Seagate has announced the shipment of advanced storage solutions to a preferred client in the cloud data center sector. These hard drives, based on heat-assisted magnetic recording (HAMR) technology, are part of the next generation Corvault range. The first shipment of HAMR-based drives consists of final qualification samples, but Seagate expects fully verified equipment to generate revenue in the coming weeks.

During a recent Seagate financial meeting conference call, CEO Dave Mosley mentioned a dip in business and a costly legal settlement but expects company fortunes to rise due to client uptake of breakthrough storage technologies. Mosley set out ambitious plans for its heat-assisted magnetic recording technology, with second-generation drives targeted for release later in 2023. The CEO has high hopes for an upcoming Seagate Corvault product lineup in 2024, with revenue expected to grow from a higher adoption rate of fully matured systems.
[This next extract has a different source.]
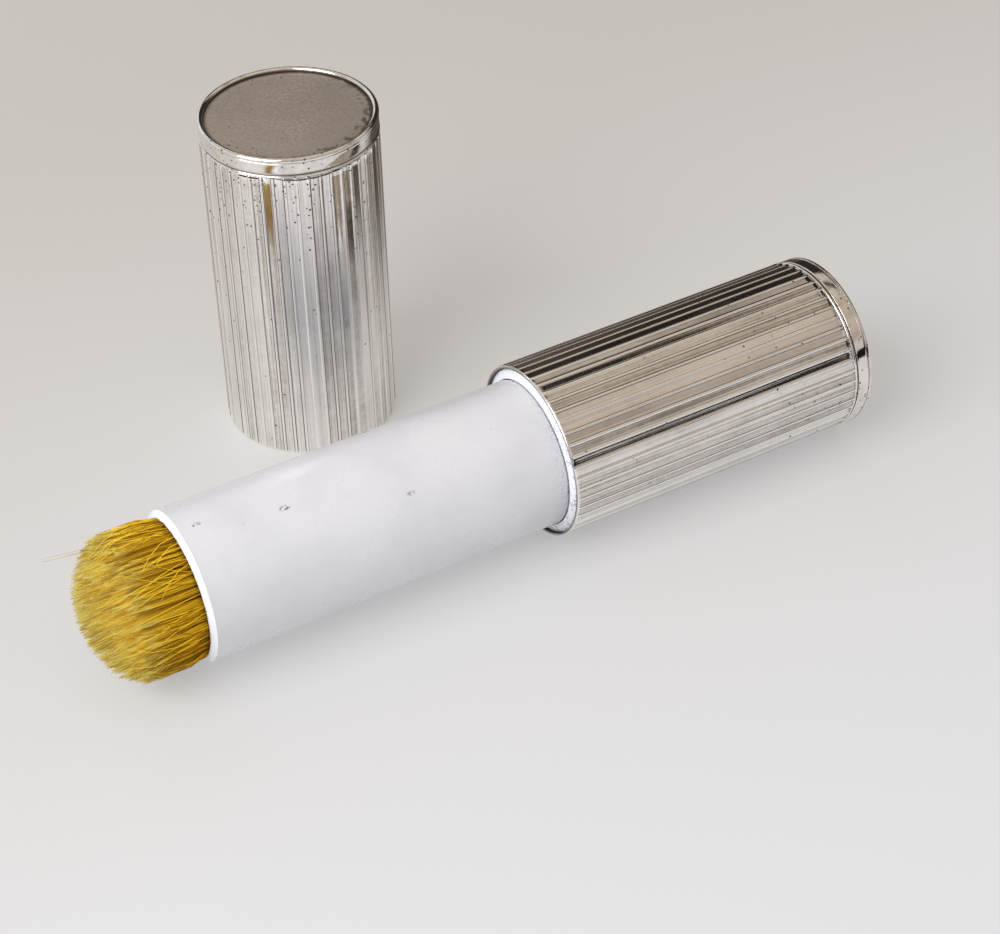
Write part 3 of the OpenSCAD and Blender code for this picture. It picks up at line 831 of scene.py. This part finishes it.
def makeFloor():
    size = room["floorSize"]
    mesh = bpy.data.meshes.new("floor")
    corners = [(-size, -size, 0), (size, -size, 0), (size, size, 0), (-size, size, 0)]
    mesh.from_pydata(corners, [], [(0, 1, 2, 3)])
    floor = bpy.data.objects.new("floor", mesh)
    scene.collection.objects.link(floor)
    material = bpy.data.materials.new("paleFloor")
    material.use_nodes = True
    tree = material.node_tree
    principled = tree.nodes["Principled BSDF"]
    principled.inputs["Specular IOR Level"].default_value = 0.2
    principled.inputs["Roughness"].default_value = 0.55
    place = tree.nodes.new("ShaderNodeTexCoord").outputs["Object"]
    split = tree.nodes.new("ShaderNodeSeparateXYZ")
    tree.links.new(place, split.inputs[0])
    far = rangeOf(tree, split.outputs["Y"], -0.12, 0.12)
    side = rangeOf(tree, split.outputs["X"], *room["dimSide"])
    behind = rangeOf(tree, split.outputs["Y"], *room["dimBehind"])
    mirrored = tree.nodes.new("ShaderNodeLightPath").outputs["Is Glossy Ray"]
    dim = mathNode(tree, "MULTIPLY", mirrored, mathNode(tree, "MULTIPLY", side, behind))
    # painted light: the floor is paler towards the camera and glows a little to lift the shadows
    paint = mixColor(tree, far, room["floorNear"], room["floorFar"])
    glow = mixColor(tree, far, room["glowNear"], room["glowFar"])
    tree.links.new(mixColor(tree, dim, paint, room["dimTo"]), principled.inputs["Base Color"])
    tree.links.new(mixColor(tree, dim, glow, room["dimTo"]), principled.inputs["Emission Color"])
    principled.inputs["Emission Strength"].default_value = 1.0
    mesh.materials.append(material)


def makeRoomLight():
    world = bpy.data.worlds.new("softRoom")
    scene.world = world
    world.use_nodes = True
    tree = world.node_tree
    tree.nodes.clear()
    direction = tree.nodes.new("ShaderNodeTexCoord").outputs["Generated"]
    split = tree.nodes.new("ShaderNodeSeparateXYZ")
    tree.links.new(direction, split.inputs[0])
    rise = split.outputs["Z"]
    ceiling, wall, corner = room["ceiling"], room["wall"], room["corner"]
    shade, black = room["shade"], room["black"]
    behind = rampOf(tree, rise, [
        (0.0, shade), (0.44, shade), (0.58, black), (0.62, corner), (0.66, wall), (0.775, wall),
        (0.785, black), (0.825, black), (0.835, ceiling), (1.0, ceiling)])
    left = rampOf(tree, rise, [
        (0.0, (0.15, 0.115, 0.095)), (0.44, (0.11, 0.085, 0.065)), (0.50, (0.06, 0.045, 0.035)),
        (0.54, corner), (0.60, wall), (1.0, ceiling)])
    beside = rampOf(tree, rise, [
        (0.0, (0.80, 0.84, 0.90)), (0.45, (0.80, 0.82, 0.86)), (0.65, (0.66, 0.60, 0.53)), (1.0, ceiling)])
    ahead = rampOf(tree, rise, [
        (0.0, black), (0.165, black), (0.18, (0.58, 0.55, 0.52)), (0.38, (0.64, 0.59, 0.54)),
        (0.42, (0.44, 0.37, 0.31)), (0.60, (0.52, 0.445, 0.375)), (1.0, ceiling)])
    turn = mathNode(tree, "ARCTAN2", split.outputs["X"], split.outputs["Y"])
    back = mixColor(tree, rangeOf(tree, turn, 0.36, 0.52), left, behind)
    back = mixColor(tree, rangeOf(tree, turn, 0.12, 0.24), beside, back)
    view = mixColor(tree, rangeOf(tree, split.outputs["Y"], -0.12, 0.12), ahead, back)
    glow = addNode(tree, "ShaderNodeBackground", Strength=room["strength"])
    tree.links.new(view, glow.inputs["Color"])
    plain = addNode(tree, "ShaderNodeBackground", Color=room["backdrop"], Strength=1.0)
    seen = tree.nodes.new("ShaderNodeLightPath").outputs["Is Camera Ray"]
    pick = tree.nodes.new("ShaderNodeMixShader")
    tree.links.new(seen, pick.inputs[0])
    tree.links.new(glow.outputs[0], pick.inputs[1])
    tree.links.new(plain.outputs[0], pick.inputs[2])
    output = tree.nodes.new("ShaderNodeOutputWorld")
    tree.links.new(pick.outputs[0], output.inputs["Surface"])


def makeWindow():
    light = bpy.data.lights.new("window", "AREA")
    light.energy = room["windowPower"]
    light.size = room["windowSize"]
    light.color = room["windowTint"]
    lamp = bpy.data.objects.new("window", light)
    lamp.location = room["windowPlace"]
    aim = Vector(room["windowAim"]) - lamp.location
    lamp.rotation_euler = aim.to_track_quat("-Z", "Y").to_euler()
    scene.collection.objects.link(lamp)


view = {"place": (-0.1269, -0.2513, 0.2270), "turn": (50.96, 1.17, -30.54), "lens": 90.0, "sensor": 36.0}


def makeCamera():
    data = bpy.data.cameras.new("camera")
    data.lens = view["lens"]
    data.sensor_width = view["sensor"]
    data.clip_start = 0.01
    camera = bpy.data.objects.new("camera", data)
    camera.location = view["place"]
    camera.rotation_euler = [math.radians(a) for a in view["turn"]]
    scene.collection.objects.link(camera)
    scene.camera = camera


makeFloor()
makeRoomLight()
makeWindow()
makeCamera()
scene.view_settings.view_transform = "Standard"
print("room built")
"Our goal is to emerge a stronger, more agile company able to navigate well in all demand environments, return to profitable growth and preserve our technology leadership momentum. To that end, we have not let up on executing our HAMR-based product road map to preserve our significant time-to-market advantage. We are tracking well to our stated plans and achieved the key milestone last week of shipping initial qualification units to a cloud launch partner, and we expect to recognize initial revenue from 30-plus terabyte platforms this quarter as part of our Corvault system solutions.

The decades of development that have led us to HAMR productization are even more important today as highly cost-efficient, mass capacity storage will be a competitive enabler in a world where data is rapidly growing and increasing in value. We believe HAMR will further extend the large and sustainable cost advantage multiple compared to other storage media, even with current market prices. Additionally, Seagate's ability to service this growing demand through areal density gains by increasing capacities from three to four to five terabytes per disc or more provides far greater capital efficiencies compared with current PMR technology over time."